演劇:─現代劇の系譜をひもとく─Ⅲ「わが町」
珍しく初日に出かけました。上演中なので感想はHPに掲載しました。支障なければ参照願います。以下は思いつくまま。
表現される時代が現代であれ過去であれ、身体表現をもって生身の人間の営みを彷彿させるのが演劇ではないか。そこに観客は喜怒哀楽を重ねる。
「わが町」は特異な演劇で死後の世界を描く。1938年世界初演の近代戯曲だが、底流となる思想から日本の伝統芸能・能の世界を想起することは容易だ。
私が初めて観た「わが町」は、1992年・劇団MODE・松本修演出による「瀬戸内版(坂手洋二脚本)」、観ていないが「北海道版(松本修脚本)」と交互に上演されていた。後年、「池袋を舞台にした版(平田オリザ作)」も上演された。その後も他劇団により繰り返し上演されているようだが、各々の地方に置換して上演されること少なくないようだ。

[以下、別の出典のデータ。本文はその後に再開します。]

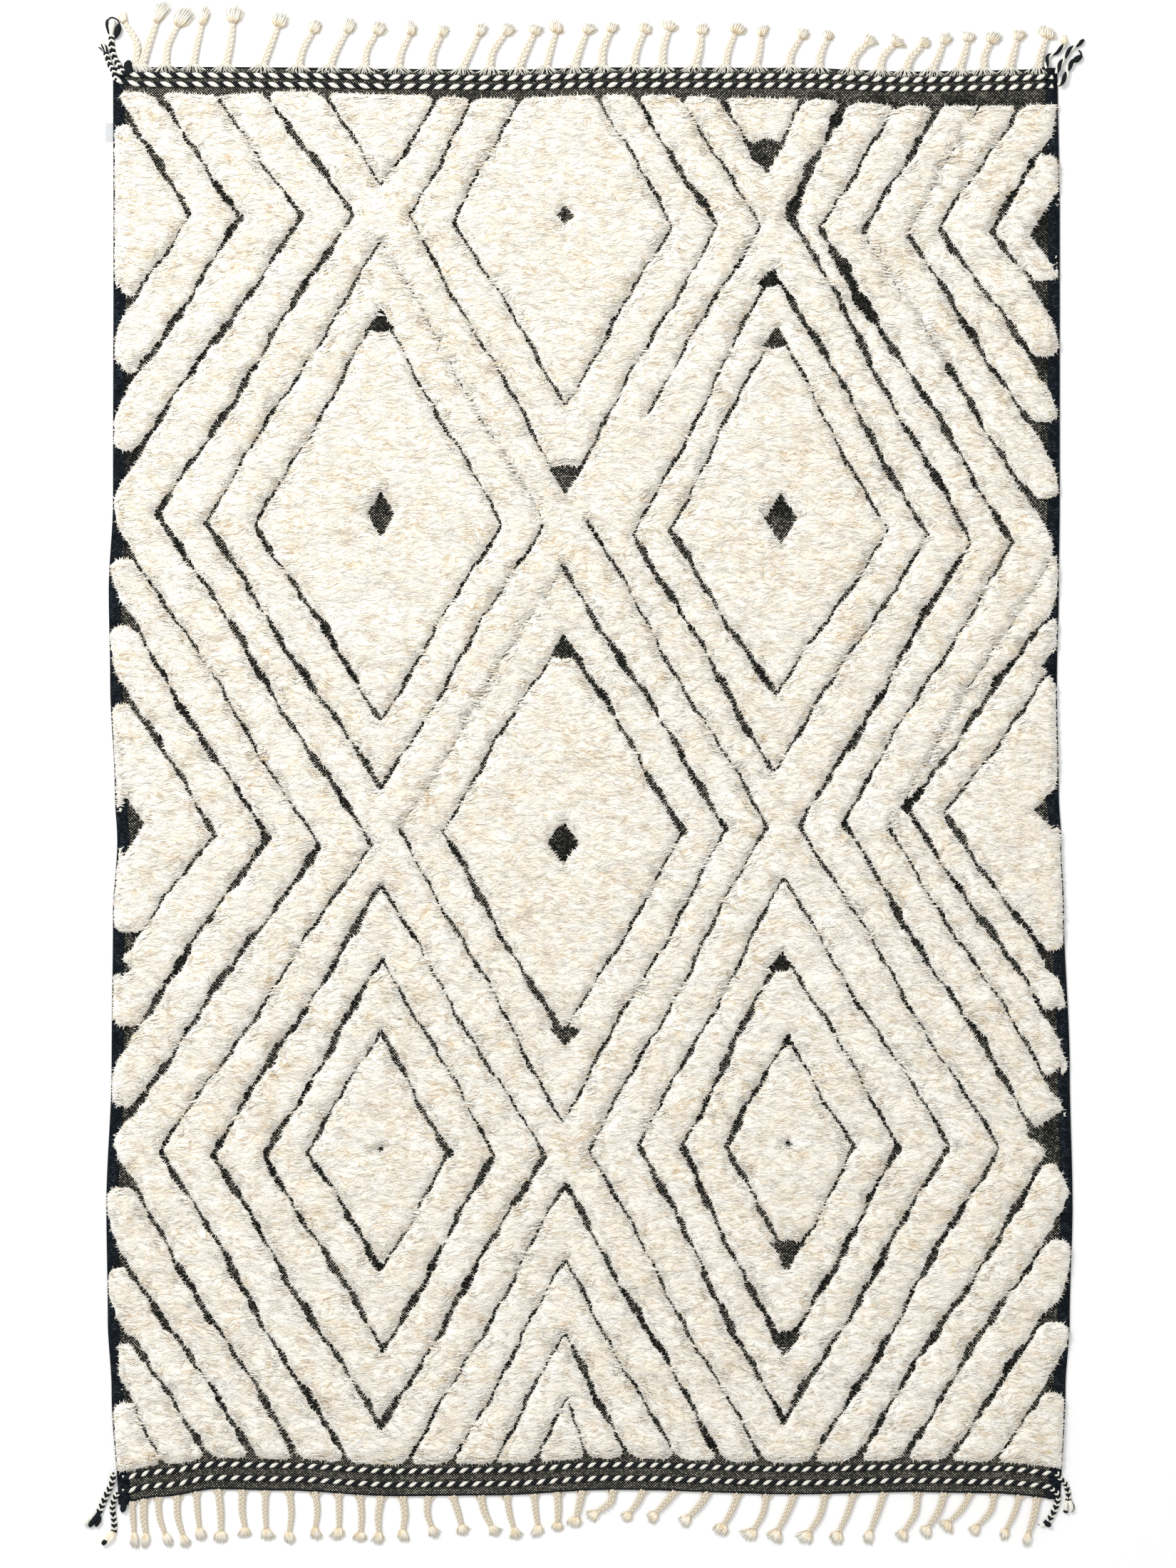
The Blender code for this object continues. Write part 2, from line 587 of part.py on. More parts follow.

今回の「わが町」、脚本は新訳。舞台はアメリカ合衆国ニューハンプシャー州グローヴァーズ・コーナーズという小さな町、原作どおり。帰り際に気付いたが、新国立の玄関から中劇場までの間、グローヴァーズ・コーナーズ(英語表記)への腰高の道案内ができていた。
「現代劇の系譜をひもとく」シリーズの1回目「ヘッダー・ガーブレル」、2回目「焼けたトタン屋根の上の猫」は小劇場で上演された。3回目の今回は中劇場、中劇場の機構が必要だったと思っているが、観終われば理由は多分わかる。
日本人の感性に受け入れられ易い演劇。これからも繰り返し上演されるだろうから、時をおいて観れば自分の感性の変化にも気づきそうだ。近・現代演劇になじみのない方も、手始めにグローヴァーズ・コーナーズを訪ねてみませんか。チケットは要確認。